LAUSR

Abstract Electro-chemical discharge machining (ECDM) process has ability to drill micro-holes, nonetheless has limitation of lower depth with appreciable hole quality. The reason thereof is poor replenishment of vaporized electrolyte inside the machining zone with an increment in drilling depth. Few approaches have been reported to replenish the electrolyte in ECDM process. However, quantification of the vaporized electrolyte from the machining zone at different parametric conditions, and its replenishment with precise control is not revealed. In order to address these limitations of ECDM process, this article reports development of pressurized flow-ECDM (PF-ECDM) process.
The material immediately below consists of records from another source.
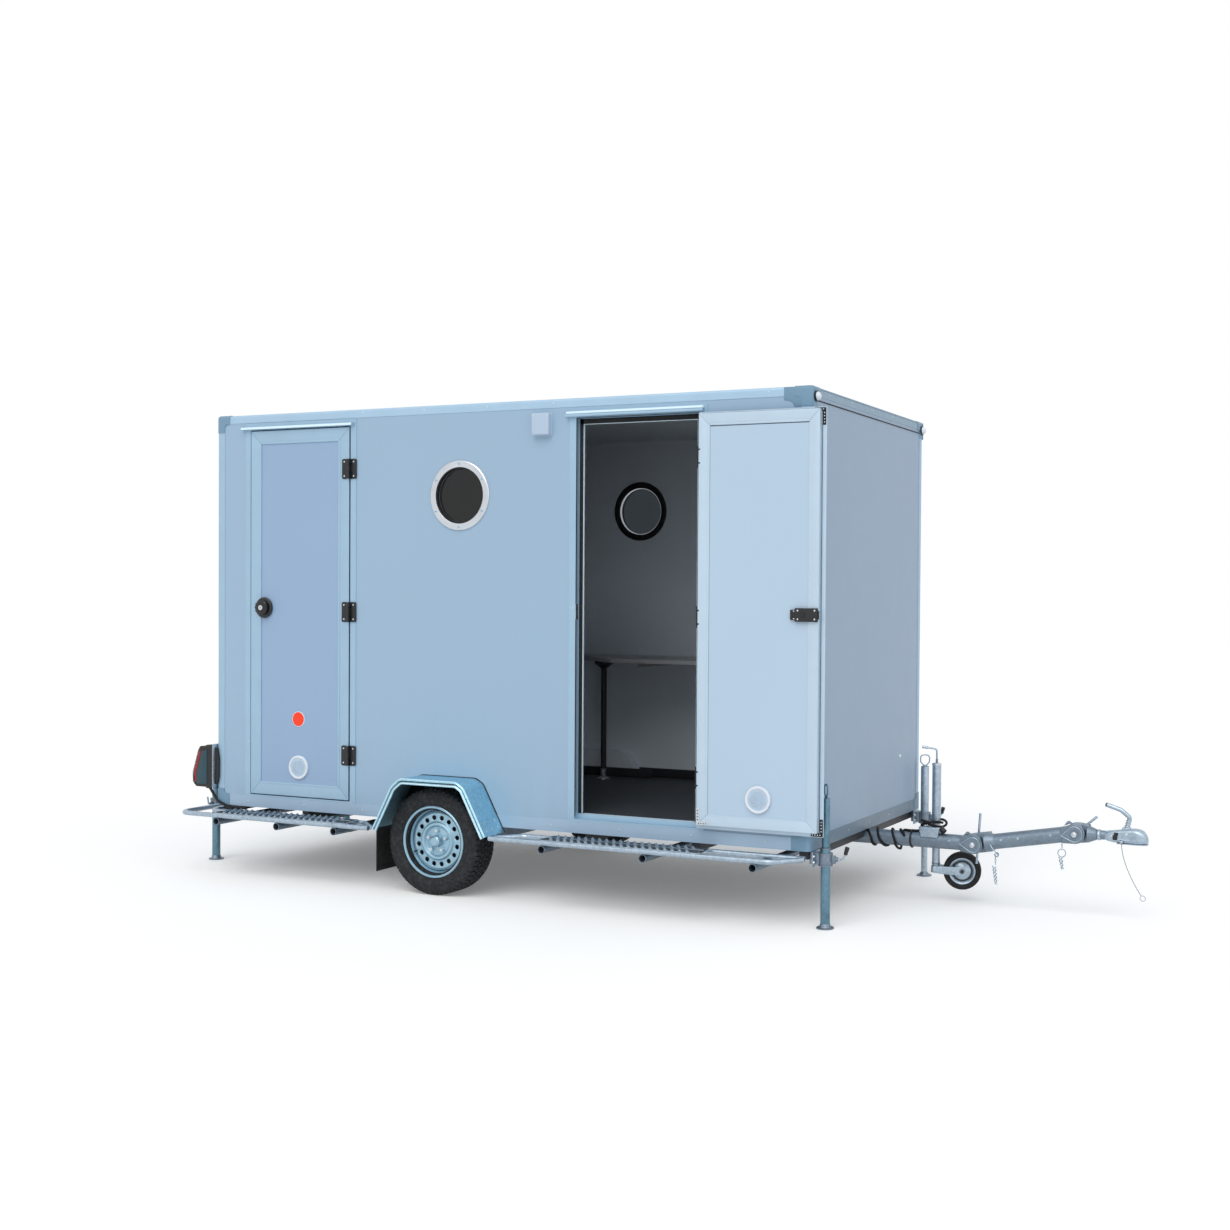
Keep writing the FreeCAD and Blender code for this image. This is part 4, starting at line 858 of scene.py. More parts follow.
def tread_plates():
    p = Piece("tread_plates_punched", "zinc", "black")
    y_out, y_in = -OUT_Y - 4, -IN_Y + 2
    z = RAIL_Z + 13.6
    pitch = 41.0
    for x0, x1 in TREADS:
        p.add(bm_box(x0, x1, y_out, y_in, z, z + 2.5), 0, 0.5)
        for edge in (y_out, y_in):
            p.add(bm_box(x0, x1, edge - 1.0, edge + 1.0, z - 8, z + 2.5), 0, 0.6)
        # black sheet between the ribs: painted shade standing in for the dark seen through the punched slots
        p.add(bm_box(x0 + 2, x1 - 2, y_out + 1, y_in - 1, z + 2.4, z + 3.0), 1)
        mid_y = (y_out + y_in) / 2
        for lo_y, hi_y in ((y_out + 2, mid_y - 3), (mid_y + 3, y_in - 2)):
            lean = -0.62 * (hi_y - lo_y)
            for k in range(int((x1 - x0 + lean) / pitch)):
                x = x0 - lean + pitch * (k + 0.3)
                rib = [(x, lo_y), (x + 19, lo_y), (x + 19 + lean, hi_y), (x + lean, hi_y)]
                p.add(bm_prism(rib, "xy", z + 2, z + 7.5), 0, 1.5)
                tip = [(x + 3, lo_y + 4), (x + 8, lo_y + 4), (x + 8 + lean * 0.8, hi_y - 6),
                       (x + 3 + lean * 0.8, hi_y - 6)]
                p.add(bm_prism(tip, "xy", z + 7, z + 13), 0, 1.0)
        p.add(bm_box(x0, x1, mid_y - 3, mid_y + 3, z + 2, z + 7), 0, 0.8)
        for end, way in ((x0, -1), (x1, 1)):
            teeth = [(end, y_out), (end, y_in)]
            n = 6
            step = (y_in - y_out) / n
            for k in reversed(range(n)):
                teeth.append((end + way * 13, y_out + step * (k + 0.5)))
                teeth.append((end, y_out + step * k))
            p.add(bm_prism(teeth[:-1], "xy", z, z + 3), 0, 0.4)
    p.mirrored()
    p.done("trailer", "galvanised", "tread_plates")


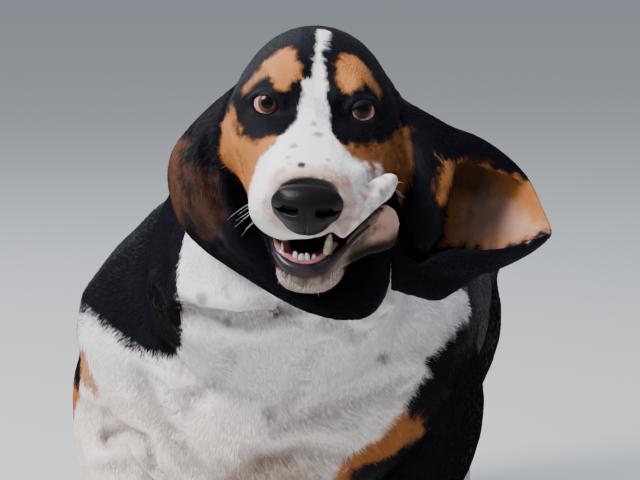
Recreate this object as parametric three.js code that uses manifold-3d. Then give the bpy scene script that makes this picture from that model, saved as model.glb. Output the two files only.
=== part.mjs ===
// A basset hound at life size, standing in mid-step with its head turned to its left and its ears flung out.
// Millimetres. The dog faces -Y, its left is +X and +Z is up. Every sub-part is one closed mesh.
// The origin is on the ground, below the middle of the dog's bounding box.
import * as THREE from 'three';
import { mergeVertices } from 'three/addons/utils/BufferGeometryUtils.js';
import Module from 'manifold-3d';

const wasm = await Module();
wasm.setup();

// Driving dimensions
const GAP = 0.35; // left between two pieces that touch
const WITHERS = 370; // height of the back over the shoulders
const TRUNK = 640; // breastbone to buttock
const CHEST = 292; // width of the rib cage
const BRISKET = 95; // height of the breastbone above the ground
const FOREFOOT = 84; // width of a front paw
const HINDFOOT = 72; // width of a hind paw
const EYES = new THREE.Vector3(75, -245, 440); // the point midway between the eyes
const EYE_SPAN = 67; // between the centres of the eyeballs
const EYE_RADIUS = 11.5;
const MUZZLE = 115; // eyes to the tip of the nose
const SKULL = 124; // eyes to the back of the skull
const NOSE_WIDTH = 50;
const EAR_THICK = 5.4;
const TOOTH = 7; // height of a lower incisor
const HEAD_TURN = 11; // degrees to the dog's left
const HEAD_NOD = 15; // degrees nose down
const HEAD_TILT = 3.5; // degrees, left eye lower

const v = (x, y, z) => new THREE.Vector3(x, y, z);
const mirrored = (p) => v(-p.x, p.y, p.z);
const rad = THREE.MathUtils.degToRad;

// Solids

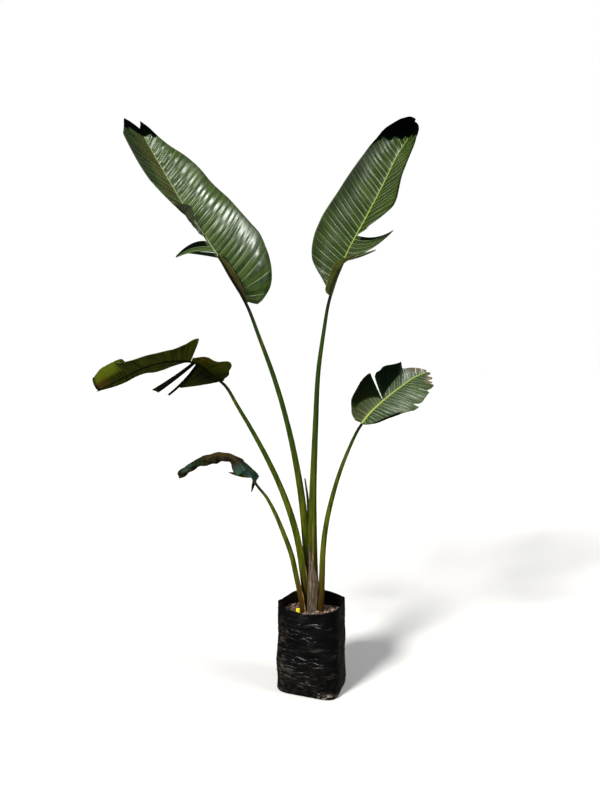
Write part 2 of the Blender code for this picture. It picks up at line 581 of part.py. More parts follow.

In this development fresh electrolyte is injected through a tubular electrode with precisely controlled electrolyte flow rate (EFR) into the machining zone during ECDM. Also, a novel approach is used to predict the range of EFR by quantifying the electrolyte vaporization rate at various thermal energy inputs. A comprehensive investigation is conducted to bring forth the effect of EFR on machining performance (i.e. depth and entrance diameter of the hole). The results of investigation reveal that the injected fresh electrolyte enhances the machining performance over conventional ECDM process. Also, the EFR is found to be dependent on provided thermal energy inside the machining zone. Hence, noticeable improvements in the process performance are realized at a particular value of EFR (i.e. adequate EFR) for specific parametric conditions. The multi criteria optimization is also performed using desirability function approach to obtain the optimum process parameters for PF-ECDM process. Eventually, a micro hole of 2478 μm depth is achieved using PF-ECDM process.